Tuesday, April 27, 2010
To die or not to die?
I have a thing about terminal illnesses and the media, and how we as a society look at them and "survival", whatever that means. It's a subject I think about a lot because, when you're in the hospital, there will always be a certain number of patients who are pretty much just biding their time before they die, from a clinical standpoint.
Those patients may or may not know whether they are dying, though, and even if they know, may or may not be willing to accept that. As a community, doctors have moved away (and been pushed away) from paternalistic medicine, in which doctors called all the shots regarding future care, and sometimes did it without the patient even knowing. In today's world, the patient's wishes and goals for treatment outcome are the first priority, and it is the reason we are so focused on explanation of risks and benefits of treatment vs non-treatment. The result of all this is that when a patient has a terminal illness, we have to tell the patient that, and the first question that comes up is "How much time do I have left?". The doctor's knee-jerk response, at least inside the brain, is the statistical probability of survival at a 6 month, 1 year and 5 year interval. It is just AWFUL to watch someone fight and fail fighting what is, clinically and statistically, a losing battle. So we stick to the numbers, and don't give hope.

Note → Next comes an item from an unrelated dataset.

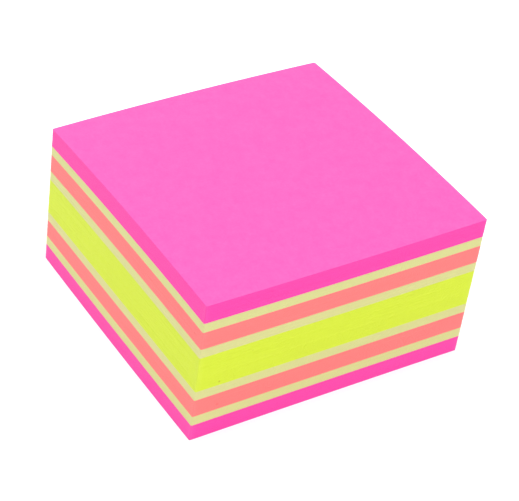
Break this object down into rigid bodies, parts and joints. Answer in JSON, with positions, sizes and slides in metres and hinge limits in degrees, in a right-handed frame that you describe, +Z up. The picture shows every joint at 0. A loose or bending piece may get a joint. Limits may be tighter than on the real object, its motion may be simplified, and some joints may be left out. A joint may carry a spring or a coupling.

The reason I was thinking about this situation is that I came across 2 articles today, on patients who have had terminal illnesses and how they chose to deal with them. The first one comes from the NY Times, titled "17 Years Later, Stage 4 Survivor Is Savoring a Life Well Lived". In it, a writer details her way of celebrating the time-till-death that never was - she was given about 2 years to live following her breast cancer diagnosis, and is now celebrating 17. She posts to other Stage 4 survivors to give hope and a reminder that she is still around, defying expectations. The second article comes from CNN, titled "Death at 25: Blogging the end of a life". This details the life and death of a brave 25 year old diagnosed with cystic fibrosis, who used her blog as a way to chronicle and accept her path towards death, while still fighting.
I don't know which is better, honestly. Of course, everyone's story is personal. And everyone has the right to speak to the truths of their lives. But I always wonder about the other patients and their families. Do they read these pieces and think "Hey, you can BEAT it!"? I remember a flurry when Patrick Swayze announced his diagnosis of pancreatic cancer - everyone declared to the media that he would BEAT it and SURVIVE and be this magical story, and I felt awful second-guessing that, because I knew the 1-year survival rate was dismal. I just didn't think it was fair to give false hope via the media, and make other families of pancreatic cancer victims feel miserable when their moms or dads died. Is that the right message for someone who, statistically, won't survive? And how are we defining beating it, anyways?
I personally don't feel society gives enough credit to those brave enough to die with dignity, and know when to stop. But I imagine that if I had been in that brave young girl's position with cystic fibrosis, I would want to have some hope despite all the medical reasons to say no. One needs hope to live, and thrive, and look in the mirror everyday and say that you didn't take a step backward in life.
I just don't know where the line is.